Survey: CPU and VM boot time

This is not really true. They even have a paid designer to improve the UX. Slow loading time is a UX-related bug like this one.

I’m pretty bummed. I have an HP Z8 G4 which I originally bought specifically to run Qubes, but ultimately settled on an Intel NUC as my Qubes-horse over the last few years. I just dusted the HP off and installed 4.0.4 on it. It is a dual CPU system with moderately specced XEON CPUs

Model name: Intel(R) Xeon(R) Silver 4114 CPU @ 2.20GHz

but with 64GB ECC memory and 4 500GB NVMe PCIe attached SSDs.
Each CPU has 10 cores, and I have HT off, but with HT on I could have 40 cores total, rather than 20 total.

I am just using 2 of the 4 500G SSDs for Qubes, with btrfs handling the two luks encrypted devices. Under btrfs, data are raid0 and metadata are raid1, so reads should be PDQ. Running the script I get 10.9 average time, with a wild variance. Min was 6.8, max was 16. Yes, all VMs shut down.

I had been feeling that this was a bit less snappy than I was hoping. It takes forever to boot compared to the NUC. Perhaps I need to try without btrfs.

Maybe we need a perf test where we spin up N disposable VMs from the debian minimal, and use qvm-run to run ls -Rl / or something. Or give the template the same VCPU as the physical core count and qvm-run /bin/some-embarrassingly-parallel-programme to validate my choices.

Running fedora33 workstation with root on btrfs on the other two 500GB NVMe, also on luks encrypted devices, is indeed nice and snappy.

3 Likes

As a non-technical person I don’t have a clue about btrfs, raid, and PDQ, but welcome the idea of scripts running variants of the VM boot test.

Since results from these tests are collated using wiki-posts, it might be easier to have separate threads for each major variant. If there are enough variants, maybe group them under a separate portal thread or a new topic label.

I’m also curious about the cause of massive variances in some systems (usually not R4.1). Even though dom0 should be the only thing running (and there’s usually little going on in its background AFAIK), I saw spikes of nearly double my previous boot times in R4.0.4. Does anyone have any idea?

 


Scrolling up as I’m typing this, I just noticed @GWeck just added a trove of data to the wiki.

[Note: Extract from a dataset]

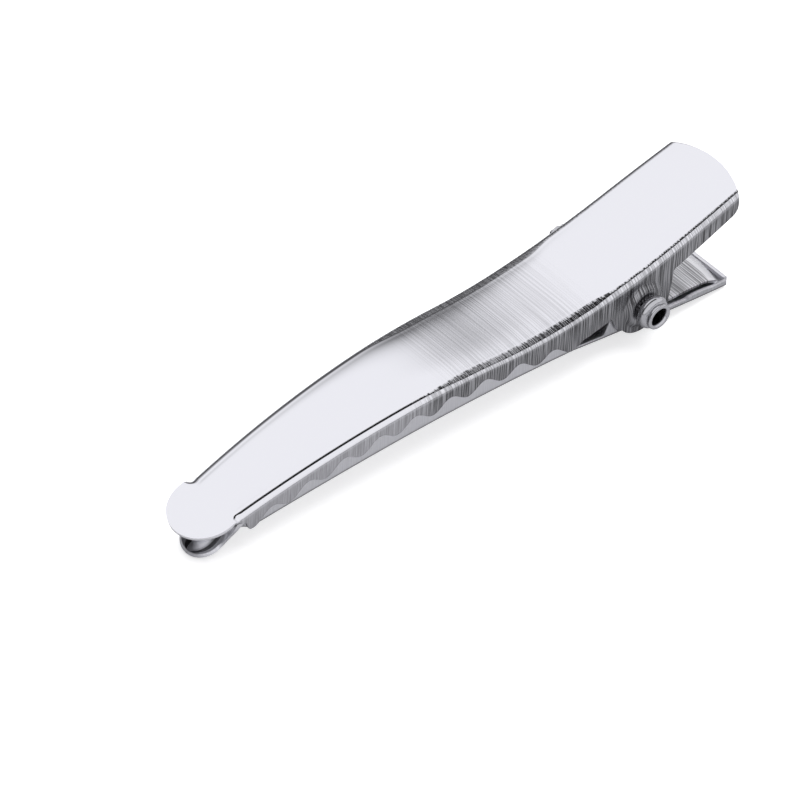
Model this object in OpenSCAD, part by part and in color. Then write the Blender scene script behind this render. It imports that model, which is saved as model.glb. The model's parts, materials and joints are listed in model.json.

Thank you!

Things are getting slightly better.
I diddled with the BIOS settings:

  • enabled Turbo mode
  • turned on NUMA, and selected some more performant NUMA setting
  • I think there was one other setting I enabled.

Now I am getting:

t0=8.87
t1=8.83
t2=8.61
t3=9.92
t4=9.61
mu=9.168 var=0.319 sigma=0.565

t0=6.18
t1=8.92
t2=9.47
t3=9.52
t4=8.47
mu=8.512 var=1.885 sigma=1.373

I made some adjustments to the script that was posted here, and placed it in
github

It is a work in progress. I intend on adding some other tests. Ignore the xentrace stuff for now. I actually had my best times to date when I was collecting xentrace data at the same time, but figuring out what to do with it…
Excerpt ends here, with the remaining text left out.